Substrate Recognition of Guanidinium Exporters (Gdx) from the Small Multidrug Resistance (SMR) Family

Abstract

The small multidrug resistance (SMR) proteins are a bacterial family known to confer both antimicrobial and antiseptic resistance against a wide array of unnatural drugs. A small protein cluster containing drug exporters exist in this family and are highly promiscuous in exporting polyaromatic, cationic substrates. Interestingly, the majority of the protein population within the SMRs are guanidinium exporters (Gdx), which are structurally and sequentially similar to the drug exporters.
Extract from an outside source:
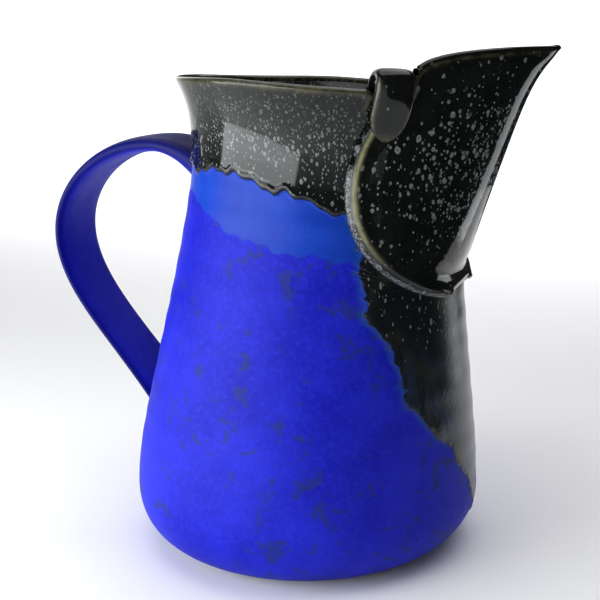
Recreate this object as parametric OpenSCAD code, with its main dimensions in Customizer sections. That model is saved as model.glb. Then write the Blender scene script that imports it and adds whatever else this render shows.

Despite the similarities, both drug exporters and Gdx differ in their functionality. Although Gdx can export its native substrate, guanidinium (Gdm+), it is also selective for mono-substituted Gdm+ analogues. Drug exporters, on the other hand, cannot transport Gdm+, but are highly promiscuous in exporting polyaromatic, cationic, unnatural substrates, including disubstituted Gdm+ analogues. At the lens of substrate specificity, it was very natural to observe an evolutionary pathway from Gdx to drug exporters, but how this event occurred remains a mystery. Here we explore how Gdx proteins evolved a more specialized function to becoming drug exporters. To elucidate this evolutionary process, we will provide a step-wise bridge by mutating key residues on a representative Eco Gdx protein from Escherichia coli,thereby potentially yielding mutants that behave more like EmrE, the most well-studied drug exporter. We will rely on both rational design and directed evolution to generate these mutants, which will then be tested for their transport functionality of cationic, polyaromatic substrates using solid surface membrane (SSM) electrophysiology.